* Data shown:
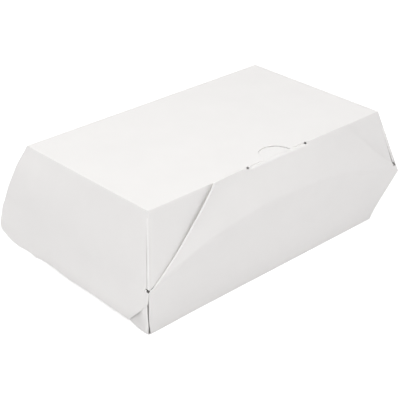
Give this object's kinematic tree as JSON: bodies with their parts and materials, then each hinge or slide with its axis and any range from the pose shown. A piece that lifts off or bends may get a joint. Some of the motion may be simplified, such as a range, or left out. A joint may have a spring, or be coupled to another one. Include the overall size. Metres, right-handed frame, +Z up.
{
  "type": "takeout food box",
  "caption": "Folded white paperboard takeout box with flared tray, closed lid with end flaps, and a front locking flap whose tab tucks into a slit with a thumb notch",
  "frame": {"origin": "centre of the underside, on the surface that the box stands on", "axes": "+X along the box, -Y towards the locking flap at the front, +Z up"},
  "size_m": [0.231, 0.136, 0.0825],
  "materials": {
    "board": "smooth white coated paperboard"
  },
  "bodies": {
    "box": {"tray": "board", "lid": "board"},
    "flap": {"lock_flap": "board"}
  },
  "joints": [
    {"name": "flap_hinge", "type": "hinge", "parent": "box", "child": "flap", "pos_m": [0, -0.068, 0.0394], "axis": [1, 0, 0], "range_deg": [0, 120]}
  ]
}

* Task instructions:
Reproduce the listing above word for word.

* Response to the task:
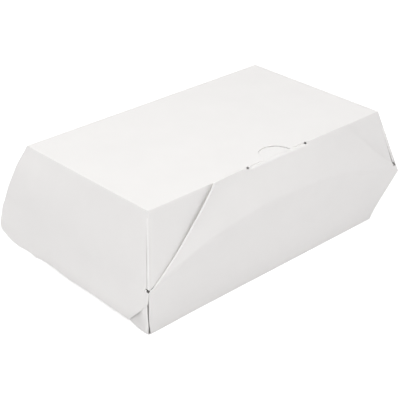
Give this object's kinematic tree as JSON: bodies with their parts and materials, then each hinge or slide with its axis and any range from the pose shown. A piece that lifts off or bends may get a joint. Some of the motion may be simplified, such as a range, or left out. A joint may have a spring, or be coupled to another one. Include the overall size. Metres, right-handed frame, +Z up.
{
  "type": "takeout food box",
  "caption": "Folded white paperboard takeout box with flared tray, closed lid with end flaps, and a front locking flap whose tab tucks into a slit with a thumb notch",
  "frame": {"origin": "centre of the underside, on the surface that the box stands on", "axes": "+X along the box, -Y towards the locking flap at the front, +Z up"},
  "size_m": [0.231, 0.136, 0.0825],
  "materials": {
    "board": "smooth white coated paperboard"
  },
  "bodies": {
    "box": {"tray": "board", "lid": "board"},
    "flap": {"lock_flap": "board"}
  },
  "joints": [
    {"name": "flap_hinge", "type": "hinge", "parent": "box", "child": "flap", "pos_m": [0, -0.068, 0.0394], "axis": [1, 0, 0], "range_deg": [0, 120]}
  ]
}